As Forças Armadas tiveram sua imagem trincada pelos episódios do último 8 de janeiro e sua cadeia de comando se encontra sob dupla pressão.
De um lado, viu-se sob o ataque de colegas de farda contaminados pelo bolsonarismo. Os comandantes das três forças são cobrados por não terem aderido à tentativa de golpe da extrema-direita mas mantido uma postura legalista. O lado visível dessas pressões apareceu em redes de WhatsApp de oficiais da reserva, bem como pela presença de familiares de militares nos acampamentos em frente aos quartéis. Os fatos demonstraram que a contaminação foi bem maior do que se imaginava.
Isto explica, em parte, a postura extremamente cautelosa da cadeia de comando em colocar fim aos acampamentos em frente aos quarteis. A atitude do comandante do Exército, general Júlio César Arruda, de impedir a ação repressiva, na noite de 8 de janeiro, ao acampamento em frente ao QG de Brasília, pode ter sido ditada por esses fatores.
Até aquele domingo, a estratégica concertada entre os três comandantes e o ministro da Defesa José Múcio, de esvaziar os acampamentos de forma lenta, gradual e segura, vinha produzindo resultados. Na véspera dos atentados havia apenas cerca de 200 pessoas acampadas em frente ao QG do Distrito Federal. A “insurreição geral” dos bolsonaristas do dia 8 jogou por terra essa estratégia.
Isso se deu acompanhado de um apagão dos serviços de inteligência, inclusive o das Forças Armadas. Mais do que conivência, houve subestimação do perigo. Talvez até por simpatia aos acampados, não se fez uma leitura precisa da escalada da radicalização, que já era evidente desde a diplomação de Lula.
Mas inferir que todos estavam envolvidos com a trama é ignorar um fato inconteste: a minuta Anderson Torres não era de brincadeirinha, certamente só não foi materializada porque seus autores não obtiveram o apoio que esperavam das Forças Armadas, como observou o arguto jornalista Marcelo Godoy.
Advém daí o outro lado da pressão sobre a cadeia de comando. O braço esquerdo do PT, ou sua linha dura, que vinha investindo em uma estratégia de confronto, passou a pregar um acerto de contas final com o bolsonarismo para livrar as Forças Armadas de sua influência. Primeiro, pediu a cabeça do ministro da Defesa, pejorativamente caracterizado como “fraco e pusilânime”. E, em seguida, a do comandante do Exército.

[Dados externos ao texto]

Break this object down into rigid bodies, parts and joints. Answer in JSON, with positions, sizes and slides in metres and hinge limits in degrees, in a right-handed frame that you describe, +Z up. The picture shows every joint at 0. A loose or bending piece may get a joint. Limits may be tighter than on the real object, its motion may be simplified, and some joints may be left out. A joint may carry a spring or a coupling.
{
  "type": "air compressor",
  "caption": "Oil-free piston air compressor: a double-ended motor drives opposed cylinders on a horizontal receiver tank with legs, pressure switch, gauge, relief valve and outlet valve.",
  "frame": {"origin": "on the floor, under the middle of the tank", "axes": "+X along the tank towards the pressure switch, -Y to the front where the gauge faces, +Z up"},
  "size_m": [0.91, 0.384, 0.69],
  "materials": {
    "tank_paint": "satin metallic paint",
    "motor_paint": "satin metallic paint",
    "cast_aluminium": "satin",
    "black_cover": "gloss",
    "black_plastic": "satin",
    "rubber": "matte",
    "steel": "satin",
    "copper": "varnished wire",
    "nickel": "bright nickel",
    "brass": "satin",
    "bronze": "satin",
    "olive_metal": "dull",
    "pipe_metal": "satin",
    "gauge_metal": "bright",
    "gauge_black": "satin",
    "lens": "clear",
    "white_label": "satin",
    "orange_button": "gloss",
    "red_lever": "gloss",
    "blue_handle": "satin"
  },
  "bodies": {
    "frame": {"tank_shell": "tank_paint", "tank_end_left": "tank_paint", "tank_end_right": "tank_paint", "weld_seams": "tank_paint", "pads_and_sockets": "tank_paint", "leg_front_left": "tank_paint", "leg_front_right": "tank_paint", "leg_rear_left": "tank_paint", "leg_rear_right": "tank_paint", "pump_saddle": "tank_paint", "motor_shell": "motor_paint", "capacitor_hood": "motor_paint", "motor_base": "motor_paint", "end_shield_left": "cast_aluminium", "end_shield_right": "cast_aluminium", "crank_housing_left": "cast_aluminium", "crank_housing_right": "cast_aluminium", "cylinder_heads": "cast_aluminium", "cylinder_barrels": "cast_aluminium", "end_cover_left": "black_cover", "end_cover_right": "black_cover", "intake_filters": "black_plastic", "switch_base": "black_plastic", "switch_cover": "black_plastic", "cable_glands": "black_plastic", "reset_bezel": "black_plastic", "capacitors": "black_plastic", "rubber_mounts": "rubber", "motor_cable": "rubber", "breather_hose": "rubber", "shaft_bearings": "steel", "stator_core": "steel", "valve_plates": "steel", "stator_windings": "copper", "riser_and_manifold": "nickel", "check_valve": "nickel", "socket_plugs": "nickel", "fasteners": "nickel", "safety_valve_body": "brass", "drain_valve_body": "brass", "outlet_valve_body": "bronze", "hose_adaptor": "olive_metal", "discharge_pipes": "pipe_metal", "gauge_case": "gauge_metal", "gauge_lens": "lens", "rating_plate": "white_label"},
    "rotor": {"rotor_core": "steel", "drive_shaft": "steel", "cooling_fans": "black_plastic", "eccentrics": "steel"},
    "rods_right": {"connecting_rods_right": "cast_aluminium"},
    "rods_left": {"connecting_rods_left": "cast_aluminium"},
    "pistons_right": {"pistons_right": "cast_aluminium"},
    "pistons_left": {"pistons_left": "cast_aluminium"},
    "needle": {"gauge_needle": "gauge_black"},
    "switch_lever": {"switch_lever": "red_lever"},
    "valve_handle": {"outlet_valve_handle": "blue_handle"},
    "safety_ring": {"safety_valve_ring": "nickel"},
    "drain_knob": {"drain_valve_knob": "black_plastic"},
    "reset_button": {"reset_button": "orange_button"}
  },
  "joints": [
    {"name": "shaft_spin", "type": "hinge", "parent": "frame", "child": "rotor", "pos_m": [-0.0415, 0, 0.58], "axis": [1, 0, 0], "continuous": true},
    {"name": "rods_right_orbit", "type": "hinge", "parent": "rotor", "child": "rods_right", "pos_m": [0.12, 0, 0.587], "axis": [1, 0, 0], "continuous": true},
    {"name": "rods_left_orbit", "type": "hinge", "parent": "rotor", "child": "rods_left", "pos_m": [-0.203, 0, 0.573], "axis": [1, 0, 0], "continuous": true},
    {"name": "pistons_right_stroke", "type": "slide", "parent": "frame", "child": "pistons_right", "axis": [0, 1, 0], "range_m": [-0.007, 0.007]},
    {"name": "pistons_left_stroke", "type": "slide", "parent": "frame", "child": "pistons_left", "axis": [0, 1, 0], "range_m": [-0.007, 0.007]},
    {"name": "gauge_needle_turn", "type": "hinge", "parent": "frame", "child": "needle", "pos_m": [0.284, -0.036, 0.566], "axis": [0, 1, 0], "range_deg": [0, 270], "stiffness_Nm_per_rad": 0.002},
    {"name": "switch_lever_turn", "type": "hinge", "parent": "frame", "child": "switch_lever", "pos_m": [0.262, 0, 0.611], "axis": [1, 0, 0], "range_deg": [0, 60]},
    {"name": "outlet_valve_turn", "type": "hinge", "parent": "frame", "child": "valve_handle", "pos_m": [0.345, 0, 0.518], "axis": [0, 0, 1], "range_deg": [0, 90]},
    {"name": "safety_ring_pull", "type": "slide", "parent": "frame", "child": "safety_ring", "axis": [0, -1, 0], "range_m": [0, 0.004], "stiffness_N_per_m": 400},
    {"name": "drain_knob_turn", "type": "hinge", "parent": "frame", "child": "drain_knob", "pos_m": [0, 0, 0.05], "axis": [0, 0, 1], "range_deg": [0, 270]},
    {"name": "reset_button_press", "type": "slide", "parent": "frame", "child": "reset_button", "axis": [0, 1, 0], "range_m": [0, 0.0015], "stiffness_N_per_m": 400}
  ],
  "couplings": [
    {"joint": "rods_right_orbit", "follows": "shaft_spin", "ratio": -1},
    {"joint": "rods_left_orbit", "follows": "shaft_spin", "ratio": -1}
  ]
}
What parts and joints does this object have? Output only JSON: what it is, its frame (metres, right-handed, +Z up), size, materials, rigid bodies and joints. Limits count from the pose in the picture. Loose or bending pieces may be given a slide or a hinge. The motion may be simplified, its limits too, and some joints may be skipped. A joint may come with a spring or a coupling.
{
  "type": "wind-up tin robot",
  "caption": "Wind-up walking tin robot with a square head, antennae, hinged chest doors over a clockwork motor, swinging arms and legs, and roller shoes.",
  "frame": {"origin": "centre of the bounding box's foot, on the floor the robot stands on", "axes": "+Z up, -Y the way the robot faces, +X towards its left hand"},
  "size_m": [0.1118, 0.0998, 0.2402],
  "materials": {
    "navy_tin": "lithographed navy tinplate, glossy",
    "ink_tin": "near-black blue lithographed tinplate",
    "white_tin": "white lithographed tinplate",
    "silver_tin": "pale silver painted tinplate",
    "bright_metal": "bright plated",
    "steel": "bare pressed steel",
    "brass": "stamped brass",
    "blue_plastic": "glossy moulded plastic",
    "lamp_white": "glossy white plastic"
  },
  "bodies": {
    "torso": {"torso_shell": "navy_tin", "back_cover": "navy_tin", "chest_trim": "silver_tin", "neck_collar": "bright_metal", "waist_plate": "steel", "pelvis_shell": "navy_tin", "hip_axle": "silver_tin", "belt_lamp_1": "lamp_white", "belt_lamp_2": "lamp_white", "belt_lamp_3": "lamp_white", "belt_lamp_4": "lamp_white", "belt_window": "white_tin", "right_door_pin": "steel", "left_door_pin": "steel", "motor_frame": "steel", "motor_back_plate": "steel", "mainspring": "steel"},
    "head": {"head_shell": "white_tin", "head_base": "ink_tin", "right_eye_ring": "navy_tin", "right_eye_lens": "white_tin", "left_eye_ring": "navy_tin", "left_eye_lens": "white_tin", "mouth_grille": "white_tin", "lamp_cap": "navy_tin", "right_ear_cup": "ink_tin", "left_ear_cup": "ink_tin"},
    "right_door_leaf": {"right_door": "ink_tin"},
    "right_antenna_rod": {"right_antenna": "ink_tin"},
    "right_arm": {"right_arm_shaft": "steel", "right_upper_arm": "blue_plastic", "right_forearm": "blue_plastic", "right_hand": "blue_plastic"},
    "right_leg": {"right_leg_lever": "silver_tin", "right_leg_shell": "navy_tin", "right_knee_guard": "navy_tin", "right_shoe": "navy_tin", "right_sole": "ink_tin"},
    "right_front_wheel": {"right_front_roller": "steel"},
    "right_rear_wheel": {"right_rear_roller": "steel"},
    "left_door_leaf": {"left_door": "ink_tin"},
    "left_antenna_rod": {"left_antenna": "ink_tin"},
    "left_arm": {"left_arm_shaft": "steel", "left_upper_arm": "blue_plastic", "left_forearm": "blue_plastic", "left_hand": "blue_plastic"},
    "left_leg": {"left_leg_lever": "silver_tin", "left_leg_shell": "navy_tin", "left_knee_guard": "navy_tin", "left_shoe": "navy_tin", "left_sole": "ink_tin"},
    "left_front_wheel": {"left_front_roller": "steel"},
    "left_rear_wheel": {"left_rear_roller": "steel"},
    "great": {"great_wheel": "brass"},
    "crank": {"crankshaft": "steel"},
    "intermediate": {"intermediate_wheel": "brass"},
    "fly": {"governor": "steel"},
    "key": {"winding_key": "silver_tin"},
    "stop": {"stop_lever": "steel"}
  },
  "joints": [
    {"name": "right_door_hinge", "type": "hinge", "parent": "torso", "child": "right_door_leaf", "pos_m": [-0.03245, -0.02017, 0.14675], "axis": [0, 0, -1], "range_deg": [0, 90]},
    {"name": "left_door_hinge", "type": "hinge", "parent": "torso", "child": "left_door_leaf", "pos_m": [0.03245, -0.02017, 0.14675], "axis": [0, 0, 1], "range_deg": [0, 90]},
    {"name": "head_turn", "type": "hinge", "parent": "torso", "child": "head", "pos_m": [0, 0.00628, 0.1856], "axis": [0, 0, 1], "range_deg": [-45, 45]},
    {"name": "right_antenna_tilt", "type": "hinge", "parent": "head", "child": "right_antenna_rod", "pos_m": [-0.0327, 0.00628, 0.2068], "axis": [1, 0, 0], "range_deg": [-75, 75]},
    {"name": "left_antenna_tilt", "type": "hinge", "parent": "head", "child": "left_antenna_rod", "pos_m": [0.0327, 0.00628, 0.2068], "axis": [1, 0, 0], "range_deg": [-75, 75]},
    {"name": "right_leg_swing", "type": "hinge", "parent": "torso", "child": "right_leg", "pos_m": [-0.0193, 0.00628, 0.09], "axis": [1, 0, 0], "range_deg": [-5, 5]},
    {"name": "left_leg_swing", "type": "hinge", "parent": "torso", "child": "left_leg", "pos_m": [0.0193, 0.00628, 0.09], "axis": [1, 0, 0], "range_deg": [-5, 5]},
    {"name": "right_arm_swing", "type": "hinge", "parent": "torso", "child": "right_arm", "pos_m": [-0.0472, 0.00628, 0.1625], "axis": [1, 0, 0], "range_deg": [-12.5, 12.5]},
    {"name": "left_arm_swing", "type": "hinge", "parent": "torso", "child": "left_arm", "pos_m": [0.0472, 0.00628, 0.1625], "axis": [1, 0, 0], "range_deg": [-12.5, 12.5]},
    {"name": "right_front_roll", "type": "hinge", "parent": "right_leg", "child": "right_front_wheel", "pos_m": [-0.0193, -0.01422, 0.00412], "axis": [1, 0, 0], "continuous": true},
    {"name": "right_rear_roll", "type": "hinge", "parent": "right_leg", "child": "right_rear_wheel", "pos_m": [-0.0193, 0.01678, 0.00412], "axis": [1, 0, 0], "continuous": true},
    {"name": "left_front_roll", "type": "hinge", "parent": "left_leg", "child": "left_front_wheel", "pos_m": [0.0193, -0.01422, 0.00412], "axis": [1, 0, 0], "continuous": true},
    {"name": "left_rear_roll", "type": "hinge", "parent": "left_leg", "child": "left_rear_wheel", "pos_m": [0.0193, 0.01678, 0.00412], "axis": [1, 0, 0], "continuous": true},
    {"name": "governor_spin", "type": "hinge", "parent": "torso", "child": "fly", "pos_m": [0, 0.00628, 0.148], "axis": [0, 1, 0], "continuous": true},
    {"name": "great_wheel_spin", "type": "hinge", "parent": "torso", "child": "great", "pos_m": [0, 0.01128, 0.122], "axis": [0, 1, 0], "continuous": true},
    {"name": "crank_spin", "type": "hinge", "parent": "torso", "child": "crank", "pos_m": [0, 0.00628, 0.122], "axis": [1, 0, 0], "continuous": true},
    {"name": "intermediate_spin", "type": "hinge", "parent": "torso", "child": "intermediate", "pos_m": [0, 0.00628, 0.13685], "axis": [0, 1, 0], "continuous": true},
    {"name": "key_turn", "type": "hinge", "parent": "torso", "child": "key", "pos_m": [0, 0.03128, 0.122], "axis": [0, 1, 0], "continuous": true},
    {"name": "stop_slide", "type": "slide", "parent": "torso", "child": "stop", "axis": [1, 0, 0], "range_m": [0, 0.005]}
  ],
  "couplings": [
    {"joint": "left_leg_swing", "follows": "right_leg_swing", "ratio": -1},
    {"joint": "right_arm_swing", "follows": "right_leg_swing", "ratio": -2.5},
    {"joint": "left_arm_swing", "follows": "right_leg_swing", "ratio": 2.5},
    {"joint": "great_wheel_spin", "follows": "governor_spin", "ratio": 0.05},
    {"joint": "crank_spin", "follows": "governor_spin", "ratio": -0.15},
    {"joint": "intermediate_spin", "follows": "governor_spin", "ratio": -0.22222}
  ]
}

Ora, se as relações entre o Partido dos Trabalhadores e as Forças Armadas nunca foram das melhores, o clima azedou mais ainda. Principalmente porque Lula publicamente manifestou sua desconfiança em relação às Forças Armadas, escalando a crise. Mas teve o bom senso de manter seu ministro da Defesa no cargo e de não entregar a cabeça do general Júlio Cesar Arruda.
O fato hoje é que as Forças Armadas estão diante do desafio de restabelecer a hierarquia e a disciplina. Era pedra cantada que a politização da tropa pela ação do bolsonarismo teria efeito deletério. A descontaminação, portanto, passa a ser estratégica para que os militares voltem a se dedicar, exclusivamente, às suas funções constitucionais. E isso só logrará êxito se acontecer de forma alinhada com a cadeia de comando. Com os militares e não contra os militares, para usar feliz expressão do então presidente José Sarney quando da nossa transição democrática.
Qualquer estratégia baseada na escalada da crise poderá ter como consequência jogar nos braços do bolsonarismo a maioria dos oficiais e da tropa que se manteve no limite da legalidade. Esse é o risco de se colocar os militares na situação indesejável de estar entre fogos cruzados.
Este artigo foi originalmente publicado no Blog do Noblat, em 18/1/2023.